De son épouse Solange Gemayel, Bachir avait 2 enfants, Nadim et Youmna, en plus de Maya, assassinée, le 23 février 1980, lors d’un attentat.

Succédant à son frère, Amine Gemayel sera rapidement élu Président de la République. Les Forces Libanaises prendront leur indépendance du Parti Kataëb et formeront une structure à part.

C’est ainsi que sera relancé la guerre civile, qui se poursuivra jusqu’en 1990.

Aujourd’hui, le rôle de Bachir Gemayel durant cette période noire du Liban fait toujours l’objet de vives polémiques, certains l’adulant pour ses actions en faveur de la souveraineté du Pays des Cèdres et son combat contre l’occupation tant palestinienne que syrienne et d’autres critiquant vivement son rôle dans différents massacres ou pour sa coopération avec Israël.

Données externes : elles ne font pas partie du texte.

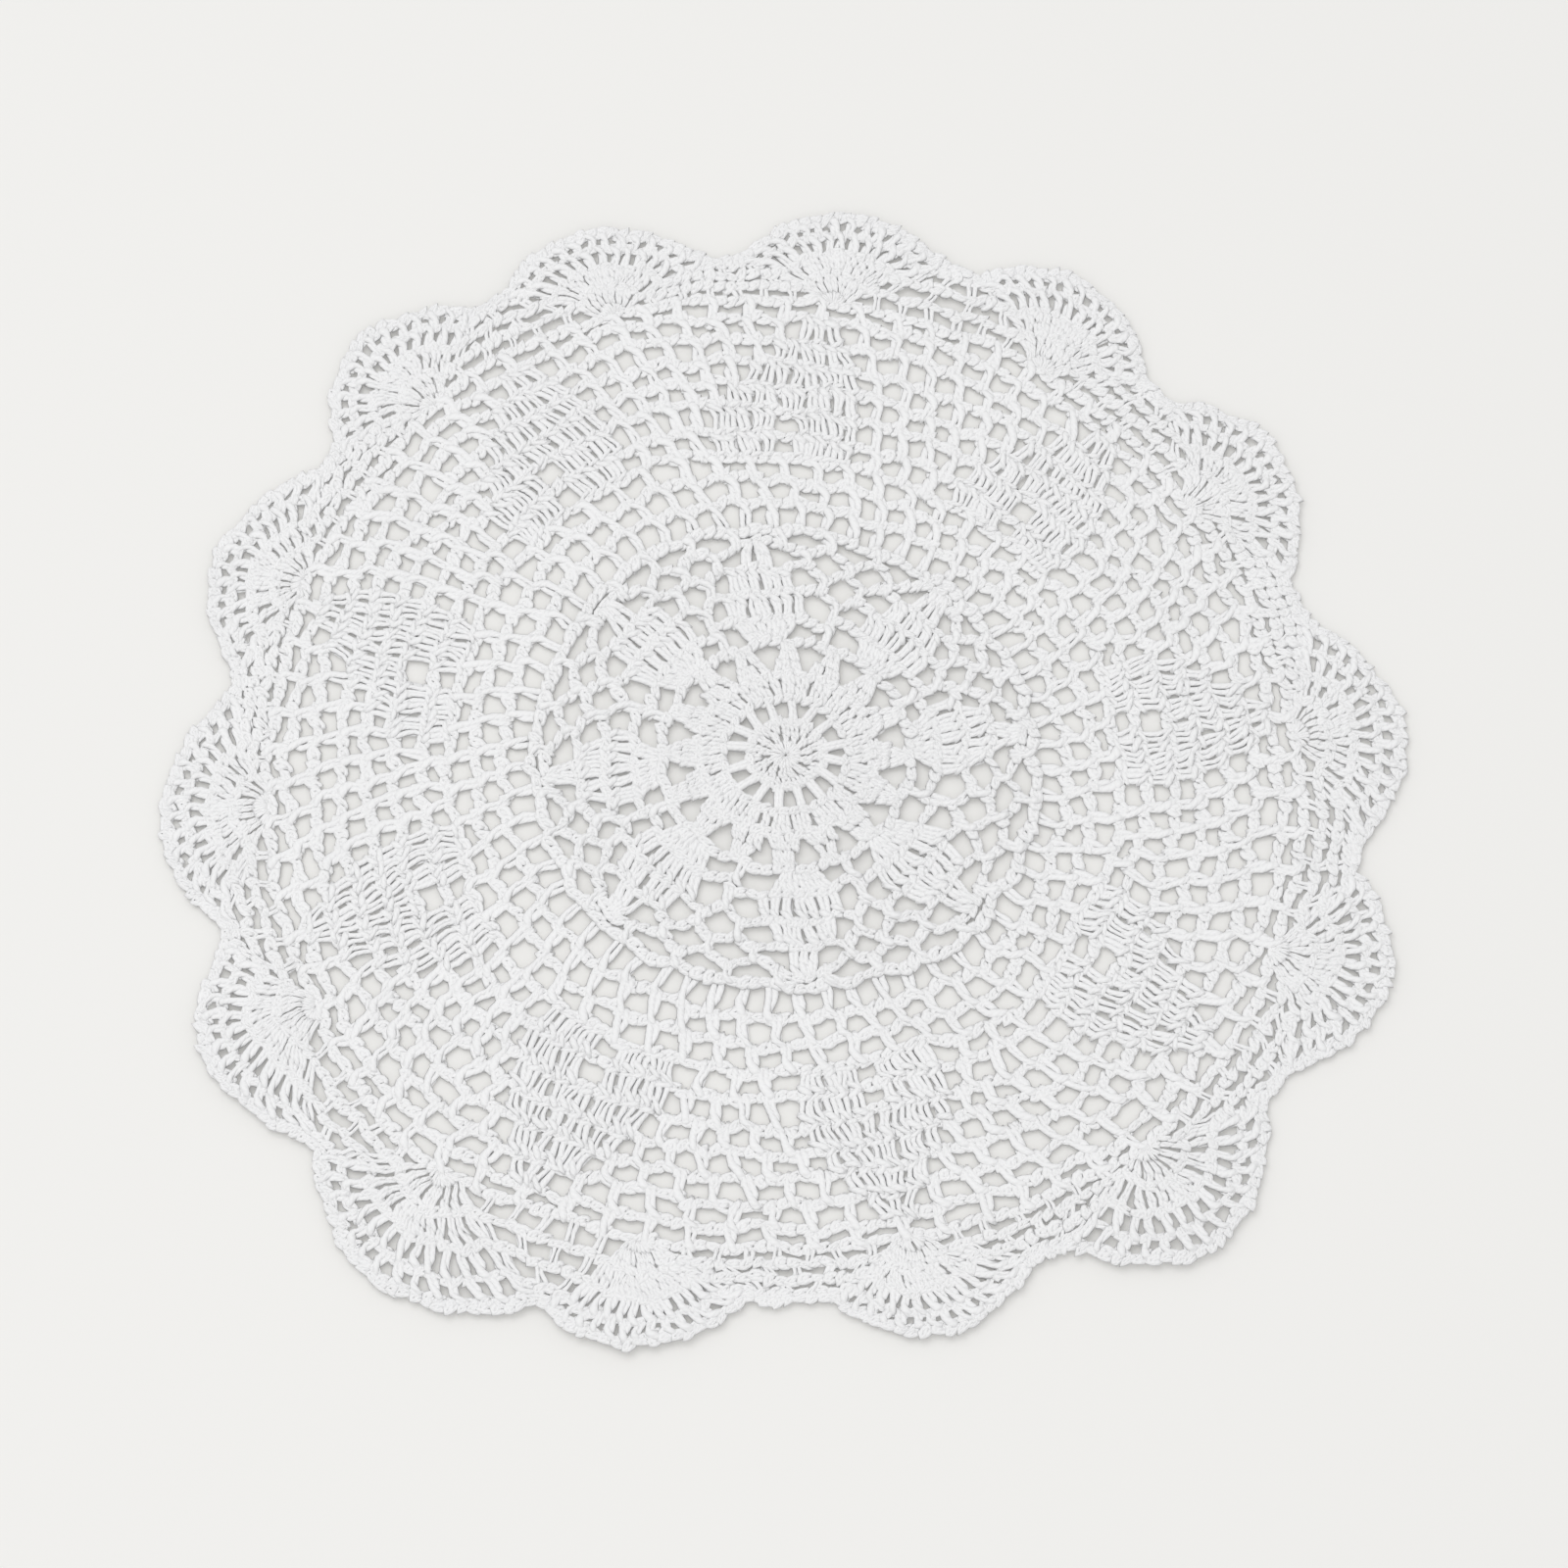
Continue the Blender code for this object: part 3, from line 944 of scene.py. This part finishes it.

Depuis son assassinat, après une laborieuse procédure judiciaire, Nabil Alam et Habib Tanios Chartouni accusées de son assassinat ont été condamnés le 20 octobre 2017 par contumas à la peine de mort, conformément aux lois libanaises en la matière. Cette peine reste pour l’heure non effective, ces derniers ayant disparus.